We analysed the logs from several large mail relays that we operate and found some other occurrences of this from other providers. Only 0.003% of email delivery attempts failed due to a missing PTR record, but of those, all of them were successfully delivered on the second attempt without problems.

This might be due to a pool of mail servers at those providers where some don’t like the missing PTR records and some don’t mind, or some do DNS lookups differently.

So far, BT Internet are the only mail provider we’ve come across that had been consistently tripping up on this behaviour. But looking even closer, even they were accepting mail once in a while, usually only after several days of retries. Presumably they have only a very small number of mail servers in their pool that were acting in our favour and the chances of getting through to one were low.

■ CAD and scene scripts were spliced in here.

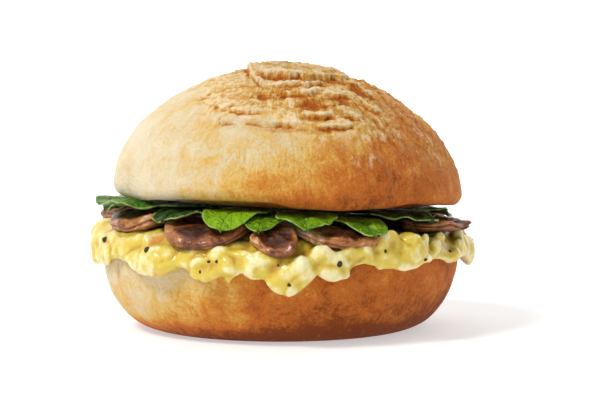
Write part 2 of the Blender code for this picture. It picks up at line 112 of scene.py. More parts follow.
# The filling, as in the solids
EGG_TOP = 34.4 * MM
EGG_FLAT_RADIUS = 50.0 * MM
EGG_SHOULDER_WIDE = 14.0 * MM
EGG_SHOULDER_HIGH = 12.0 * MM
EGG_SKIRT_THICKNESS = 4.1 * MM
EGG_LIP_ROUND = 3.5 * MM
EGG_EDGE_HEIGHT = 25.0 * MM
SHELL_BEND = 13.3 * MM
GAP = 0.5 * MM
MUSHROOM_LIFT = 0.7 * MM
MUSHROOM_THICKNESS = 4.1 * MM
LEAF_STEM_DISTANCE = 9.0 * MM
LEAF_STEM_HALF_WIDTH = 1.2 * MM
CROWN_LIFT = 7.8 * MM

# Egg tongues that hang over the heel: bearing in degrees, height of the tip in mm, half width in degrees
EGG_TONGUES = in_metres(
    (1,),
    (-92, 21.5, 8), (-72, 22.0, 8), (-40, 21.0, 10), (-23.5, 21.0, 4.5), (-15.5, 20.6, 3),
    (-7, 22.0, 4.5), (2, 16.4, 7.5), (16, 21.2, 6), (39, 23.3, 10), (65, 23.4, 9), (90, 22.4, 9),
    (112, 20.0, 9), (131, 22.5, 7), (150, 17.0, 9), (172, 21.5, 8), (194, 18.0, 9), (214, 21.8, 7),
    (236, 19.0, 8), (254, 22.0, 6),
)

# Larger curds: bearing in degrees, angle on the egg's shoulder, rise in mm, half width in degrees
EGG_CURDS = in_metres(
    (2,),
    (43, 55, 4.4, 5.5), (-81, 48, 2.8, 4.5), (-88, 6, -1.8, 11), (-52, 10, 1.2, 9), (66, 5, 1.2, 6),
    (93, 32, 1.4, 5), (122, 55, 2.6, 4), (214.5, 55, 2.6, 4), (160, 8, 1.4, 8), (232, 8, 1.4, 8),
)
EGG_CURD_HALF_ANGLE = 18

# Mushroom slices at the rim: bearing, distance of the middle from the axis and width in mm, turn in
# degrees, how stiffly the slice stands out over the egg's shoulder, its length as a share of its width
RIM_MUSHROOMS = in_metres(
    (1, 2),
    (-61, 48.5, 29, 8, 0.0, 0.8), (-25.5, 52.8, 27, -6, 0.0, 0.8), (-3, 56.5, 13, -35, 0.0, 1.5),
    (20, 51.5, 29, 5, 0.0, 0.75), (72, 48.0, 29, -4, 1.2, 0.8), (107, 49.5, 22, 10, 0.0, 0.8),
    (137, 50.0, 24, -8, 0.0, 0.8), (167, 49.0, 25, 14, 0.0, 0.8), (198, 50.5, 24, -5, 0.0, 0.8),
    (231, 49.0, 24, 9, 0.0, 0.8), (263, 50.0, 25, -12, 0.0, 0.8),
)

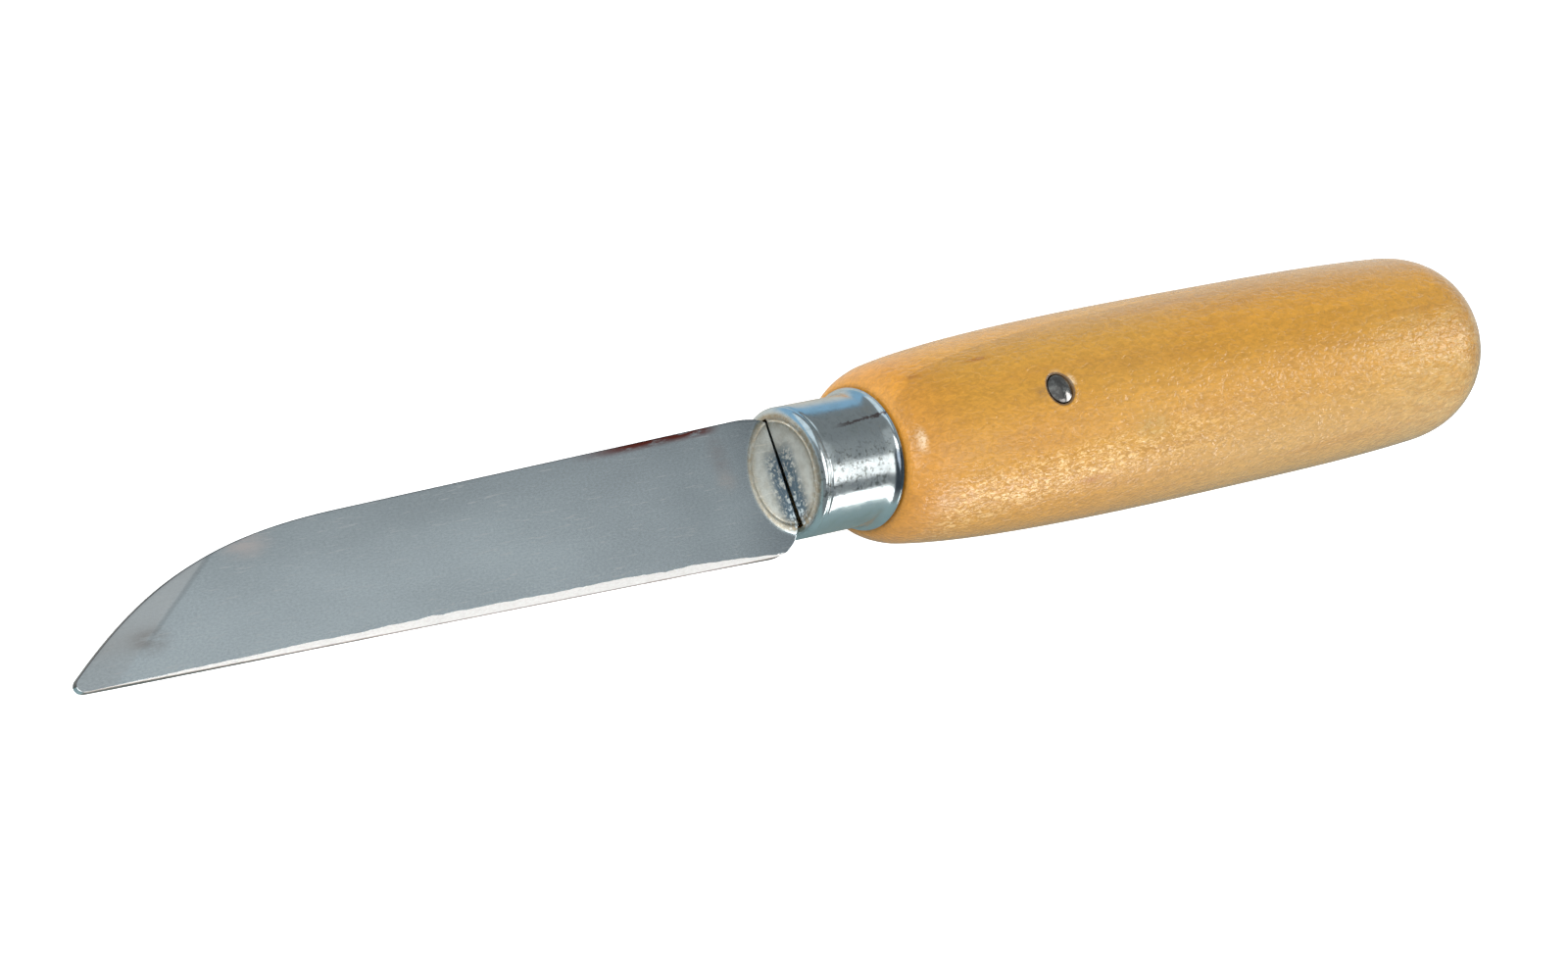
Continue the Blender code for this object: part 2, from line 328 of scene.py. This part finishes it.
def ahead_of_crease(x, y):
    """How far a point is towards the blade's point from the crease."""
    rear, front = np.array(CREASE_REAR), np.array(CREASE_FRONT)
    crease = (rear - front) / np.linalg.norm(rear - front)
    return (y - front[1]) * crease[0] - (x - front[0]) * crease[1]


def flat_half_thickness(x, y):
    flat = np.where(x > HEEL[0][0] + 1e-6, TANG_HALF_THICKNESS, BLADE_HALF_THICKNESS)
    ahead = ahead_of_crease(x, y)
    return flat - math.tan(FACET_ANGLE) * (ahead + np.sqrt(ahead**2 + CREASE_SOFTNESS**2)) / 2


def half_thickness(x, y, outline):
    """Half the blade's thickness: flats, the ground point, the bevel and round corners."""
    flat = flat_half_thickness(x, y)
    width = bevel_width(x[0])
    slope = (BLADE_HALF_THICKNESS - EDGE_HALF_THICKNESS) / BEVEL_WIDTH
    ground = flat - slope * (width - (y - edge_line(x))).clip(0)
    inside = distances(np.column_stack([x, y]), outline).clip(0, BLADE_CORNER)
    drop = BLADE_CORNER - np.sqrt(BLADE_CORNER**2 - (BLADE_CORNER - inside) ** 2)
    return np.maximum(ground - drop * np.clip(ground / BLADE_HALF_THICKNESS, 0, 1), 0.03)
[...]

Bit 0x20 Transaction Identity Improvements

As a side note, there is another reason that DNS queries might use varying case: The Bit 0x20 Transaction Identity Improvement feature, suggested back in 2008 by Paul Vixie and David Dagon. The details are all there in that draft, but the summary is to vary the case of records in DNS requests to make it more difficult to forge replies.

So any bit-0x20 lookups would have also been returned as nonexistent. The draft never became a standard but has had a little traction and is used in a few places. Google in particular talk about it in their public DNS security document and have enabled it but only for servers they know support it properly.

These kinds of lookups are easy to spot and an analysis of our logs shows that only about 1% of lookups were of this type.

Summary

This is the story of how just one single bounced email led to the discovery of a bug in our DNS. It would have been easy to dismiss this as an unusual one-off case, or blame the remote mail provider for being finickity, but instead we investigated more thoroughly, learned a few things and fixed a bug. Definitely worth the effort!